Ensure customer facing LLMs have sufficient guard rails to stick to their expected usage.
4. Bias
AIs are trained on data, and data is biased. Data is especially biased if it’s human generated. Just looking at customer support:
Not all support reps enter data the same way.
Not all customers get treated and coded into the system the same way.
Some issues might be regional, or seasonal, or have other confounding variables that you don’t even know about.
Maybe your product used to spontaneously combust often, and now it’s a lot less often. They point is, you may have a support database full of biased or otherwise inaccurate information.
What impact does this have on the AI? Generative AIs tend to amplify biases. Want proof? What percentage of Chief Financial Officers are older white men? Many, for sure, but a simple search of LinkedIn shows lots and lots of diversity.
But if you ask Midjourney (an image generating AI) to generate portrait photos of CFOs you get this:
You could generate 100 photos and you’d get 100 older white men. Even though the training data, for certain, has young CFOs, women CFOs, and BIPIC CFOs. The algorithm doesn’t produce outputs that are proportional to its training data. Be aware of this with your own data and AI outputs.
Mitigation strategies:
This is honestly one of the harder problems in AI right now, and the solutions can be incomplete and technical in nature (overrepresent underrepresented cases in the training data, for example).
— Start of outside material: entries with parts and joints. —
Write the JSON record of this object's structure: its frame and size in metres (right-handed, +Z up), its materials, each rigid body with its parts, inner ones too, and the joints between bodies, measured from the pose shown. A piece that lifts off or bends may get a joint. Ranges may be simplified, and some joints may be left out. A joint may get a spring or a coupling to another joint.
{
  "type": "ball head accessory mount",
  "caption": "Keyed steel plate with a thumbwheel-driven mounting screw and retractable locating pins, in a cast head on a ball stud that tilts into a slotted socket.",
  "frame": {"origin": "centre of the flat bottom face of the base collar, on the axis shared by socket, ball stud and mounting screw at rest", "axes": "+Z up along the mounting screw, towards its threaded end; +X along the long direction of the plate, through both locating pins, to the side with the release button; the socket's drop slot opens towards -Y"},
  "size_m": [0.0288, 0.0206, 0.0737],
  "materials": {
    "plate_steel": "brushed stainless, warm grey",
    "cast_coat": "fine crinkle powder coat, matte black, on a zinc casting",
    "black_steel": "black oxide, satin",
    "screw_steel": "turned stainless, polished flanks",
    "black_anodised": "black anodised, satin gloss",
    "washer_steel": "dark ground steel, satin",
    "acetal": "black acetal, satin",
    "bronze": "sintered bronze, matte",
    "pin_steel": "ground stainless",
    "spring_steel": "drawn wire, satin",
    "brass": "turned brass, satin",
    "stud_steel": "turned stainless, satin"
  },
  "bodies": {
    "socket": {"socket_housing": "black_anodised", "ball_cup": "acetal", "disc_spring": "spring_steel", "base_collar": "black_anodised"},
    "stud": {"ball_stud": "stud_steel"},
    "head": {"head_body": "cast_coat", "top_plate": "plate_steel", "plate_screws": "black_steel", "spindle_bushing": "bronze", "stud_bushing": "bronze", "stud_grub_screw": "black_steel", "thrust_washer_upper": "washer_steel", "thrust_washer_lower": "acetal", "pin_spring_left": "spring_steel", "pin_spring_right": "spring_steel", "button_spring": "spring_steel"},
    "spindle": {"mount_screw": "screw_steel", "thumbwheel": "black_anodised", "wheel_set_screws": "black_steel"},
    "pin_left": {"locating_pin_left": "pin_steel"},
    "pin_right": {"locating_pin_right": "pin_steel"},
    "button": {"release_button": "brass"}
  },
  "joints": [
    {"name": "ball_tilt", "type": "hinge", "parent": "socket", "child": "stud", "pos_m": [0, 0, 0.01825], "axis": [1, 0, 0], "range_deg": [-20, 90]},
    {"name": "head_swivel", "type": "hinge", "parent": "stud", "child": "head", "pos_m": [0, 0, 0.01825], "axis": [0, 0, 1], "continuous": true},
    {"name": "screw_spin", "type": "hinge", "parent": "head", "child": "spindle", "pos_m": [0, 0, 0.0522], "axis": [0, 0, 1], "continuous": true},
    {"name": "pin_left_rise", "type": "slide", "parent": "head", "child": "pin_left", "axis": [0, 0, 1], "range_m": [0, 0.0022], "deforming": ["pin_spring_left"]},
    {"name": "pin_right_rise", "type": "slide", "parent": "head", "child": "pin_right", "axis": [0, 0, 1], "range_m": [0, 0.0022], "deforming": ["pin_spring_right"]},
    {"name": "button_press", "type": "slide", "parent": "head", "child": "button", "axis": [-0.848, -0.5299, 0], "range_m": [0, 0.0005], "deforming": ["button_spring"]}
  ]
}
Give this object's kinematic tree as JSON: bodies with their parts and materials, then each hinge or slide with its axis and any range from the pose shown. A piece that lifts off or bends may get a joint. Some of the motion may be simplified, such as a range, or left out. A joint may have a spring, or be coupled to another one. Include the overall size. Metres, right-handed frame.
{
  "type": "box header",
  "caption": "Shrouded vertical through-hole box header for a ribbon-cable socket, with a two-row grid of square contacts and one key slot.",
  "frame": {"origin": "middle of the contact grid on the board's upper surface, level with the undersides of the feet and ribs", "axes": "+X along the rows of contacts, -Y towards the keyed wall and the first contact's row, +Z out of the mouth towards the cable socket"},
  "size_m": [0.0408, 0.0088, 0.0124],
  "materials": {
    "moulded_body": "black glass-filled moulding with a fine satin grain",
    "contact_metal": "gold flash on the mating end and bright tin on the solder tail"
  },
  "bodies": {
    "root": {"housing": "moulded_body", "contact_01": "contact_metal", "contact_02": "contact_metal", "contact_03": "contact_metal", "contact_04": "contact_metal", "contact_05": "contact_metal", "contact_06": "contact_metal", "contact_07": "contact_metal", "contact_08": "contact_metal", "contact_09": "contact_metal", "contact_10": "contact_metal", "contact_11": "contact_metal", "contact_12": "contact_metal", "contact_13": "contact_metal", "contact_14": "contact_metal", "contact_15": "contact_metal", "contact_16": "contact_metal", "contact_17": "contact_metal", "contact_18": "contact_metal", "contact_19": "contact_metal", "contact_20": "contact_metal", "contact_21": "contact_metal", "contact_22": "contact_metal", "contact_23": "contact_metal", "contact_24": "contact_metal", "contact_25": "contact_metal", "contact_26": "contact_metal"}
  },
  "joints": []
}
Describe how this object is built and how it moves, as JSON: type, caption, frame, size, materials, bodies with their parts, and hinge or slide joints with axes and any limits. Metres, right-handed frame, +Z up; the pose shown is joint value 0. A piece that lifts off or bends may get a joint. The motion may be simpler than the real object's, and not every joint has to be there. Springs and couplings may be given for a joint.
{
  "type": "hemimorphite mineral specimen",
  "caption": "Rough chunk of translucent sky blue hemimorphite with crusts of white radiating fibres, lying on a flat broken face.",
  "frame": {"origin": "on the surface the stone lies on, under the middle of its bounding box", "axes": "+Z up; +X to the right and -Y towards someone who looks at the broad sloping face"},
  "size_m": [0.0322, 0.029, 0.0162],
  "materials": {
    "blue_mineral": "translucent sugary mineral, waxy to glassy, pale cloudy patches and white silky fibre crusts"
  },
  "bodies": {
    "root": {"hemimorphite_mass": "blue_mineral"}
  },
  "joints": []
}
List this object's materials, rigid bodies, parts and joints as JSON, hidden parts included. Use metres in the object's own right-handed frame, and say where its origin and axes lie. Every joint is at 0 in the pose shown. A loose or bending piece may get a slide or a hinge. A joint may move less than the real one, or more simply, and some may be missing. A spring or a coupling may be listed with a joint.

Avoid situations where bias will be detrimental, unethical, and/or illegal. For example, be very reluctant to screen people in or out of anything based on an AI determination. On the other hand, if the AI is just presenting solutions to customer tech support issues, it might be wrong, but it probably won’t be discriminatory.
5. Privacy
In a little place called Europe, companies must disclose, and users must consent to, what data is collected and how it will be used. Considering how brand-spank’n-new generative AIs are, it’s reasonable to assume that customers haven’t consented to training AIs on their data.
If we go back to the lawsuits mentioned under point #1 of this article, the essence of the issue is that people (artists, in specific) never consented for their art to be used to train an AI. And they especially didn’t consent to train an AI that could possibly replace them. And replace them it might. With an image generating AI you can ask it to do things like generate a “portrait of a chief financial officer in the style of Van Gogh”
The “style of Van Gogh” isn’t so much of a problem, but you can say, “in the style of” followed by any popular contemporary artist and the AI will dutifully copy their style. Popular contemporary artists are not amused.
Do you want lawsuits? Because this is how you get lawsuits.
Mitigation strategies:
Use of data, especially in ways that threaten the creators of the data, should be avoided at all costs.
Make it easy and obvious for customers to opt-out of their data being used for AI training. Provide ways for customers to retroactively revoke consent.
Generative AI offers enormous potential to businesses. At least on par with such minor technologies as: the internet, electricity, and industrialization. These benefits can be realized with careful consideration of the risk and barriers, and through the implementation of smart mitigation strategies.
Final Detour
Circling back to the beginning of this article, generative AI was defined as being able to create media from a simple prompt like, “Write a marketing blurb for a cordless smart spoon.” Here’s what Microsoft’s Bing Chat came up with off that 9-word instruction:
Cordless Smart Spoon: The ultimate solution for eating with ease.
Do you struggle with shaky hands or poor grip when eating? Do you wish you could enjoy your meals without worrying about spills or messes? If so, you need the Cordless Smart Spoon!
The Cordless Smart Spoon is a revolutionary device that stabilizes your spoon and adjusts to your movements. It uses the same technology as cameras for image stabilization and has a rechargeable battery that lasts for hours. The Cordless Smart Spoon also has a sleek design and comes in different colors to suit your style.
Order your Cordless Smart Spoon today and get ready to experience a new level of eating satisfaction!